Some of the engineers still swore by physical models for being able to predict dynamics that even the most powerful computer might miss. But any model is ultimately haunted by a simple, powerful fact: It is not reality. The truth may be that reality is impossible to capture. Something like the Mississippi River is changing every minute, and it was this difficulty in rendering some version of truth that one engineer told me kept him “awake at night.” A few years later, Hurricane Katrina proved his fears correct, even if not as predicted. Nature cannot be adequately replicated in a bathtub, or even a swimming pool.
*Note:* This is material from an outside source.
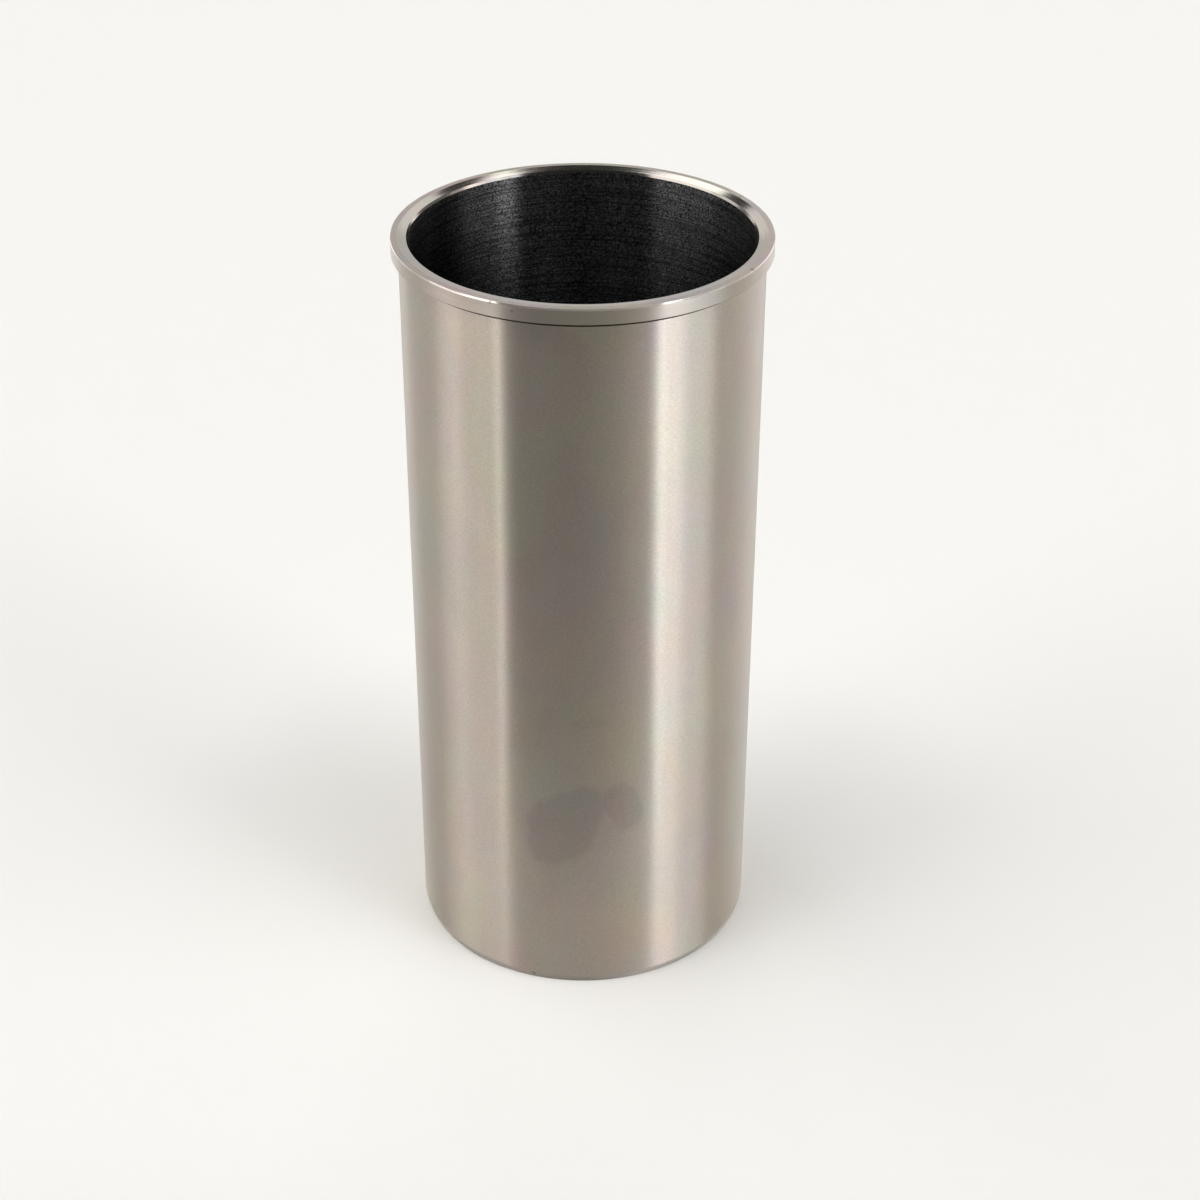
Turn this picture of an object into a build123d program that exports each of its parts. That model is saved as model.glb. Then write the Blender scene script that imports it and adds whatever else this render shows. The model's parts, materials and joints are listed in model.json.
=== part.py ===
"""Dry cylinder liner for a diesel engine block, bored and ready for finishing.

One thin cast iron sleeve, turned in one piece. Its ground barrel presses into the
block, and a narrow flange at the top drops into a counterbore and holds the height.

Frame: the origin is the centre of the foot face, and +Z runs up the bore axis.
Units: millimetres.
"""

import os
from math import radians, tan

from build123d import *

# Sleeve
bore_diameter = 97.5
wall_thickness = 2.85
overall_length = 226.6

# Flange
flange_thickness = 4.6
flange_overhang = 2.0  # how far the rim stands out from the barrel

# Mouth: the inner part of the top face is dished into the bore
mouth_width = 3.0
mouth_angle = 10.0  # degrees below the top face
mouth_edge_radius = 0.5

# Grinding relief round the barrel, below the flange. A corner radius as large as its
# depth brings it back to the barrel's diameter at the seat.
relief_width = 1.2
relief_depth = 0.3

# Foot
lead_in_length = 2.0
lead_in_angle = 15.0  # degrees from the bore axis
foot_bore_chamfer = 0.8

# Edge breaks on the flange
rim_top_break = 0.35
rim_seat_break = 0.2

bore_radius = bore_diameter / 2
barrel_radius = bore_radius + wall_thickness
flange_radius = barrel_radius + flange_overhang
seat_height = overall_length - flange_thickness
mouth_drop = mouth_width * tan(radians(mouth_angle))
lead_in_depth = lead_in_length * tan(radians(lead_in_angle))

os.makedirs("parts", exist_ok=True)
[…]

Mississippi River Basin Model, Google Earth, 2006

What had recently reminded me of the Mississippi River Basin Model was a session of Google Earth. As with a model, Google Earth gives one a God’s eye view of some landscape otherwise unknown in its totality; it also reawakens one’s perspective of the familiar. As it happened, I came upon a stretch of the Mississippi River, and the view I had via my browser reminded me of striding tall atop the topographical model. On an impulse, I punched up Clinton, Mississippi, and watched as the browser “flew” south. After a few minutes, navigating along what I could remember of the place, I was able to find the Basin Model, looking a bit like, well, a drained river. I now had a view, taken from outer space, of a miniaturized landscape, upon which another, even more miniature, landscape was superimposed. To complete the picture, I remembered that at the Corps headquarters was a smaller, table-sized model of the model. As the narrator in Music of Chance had marveled, “a model of the model of the model. It could go on forever.”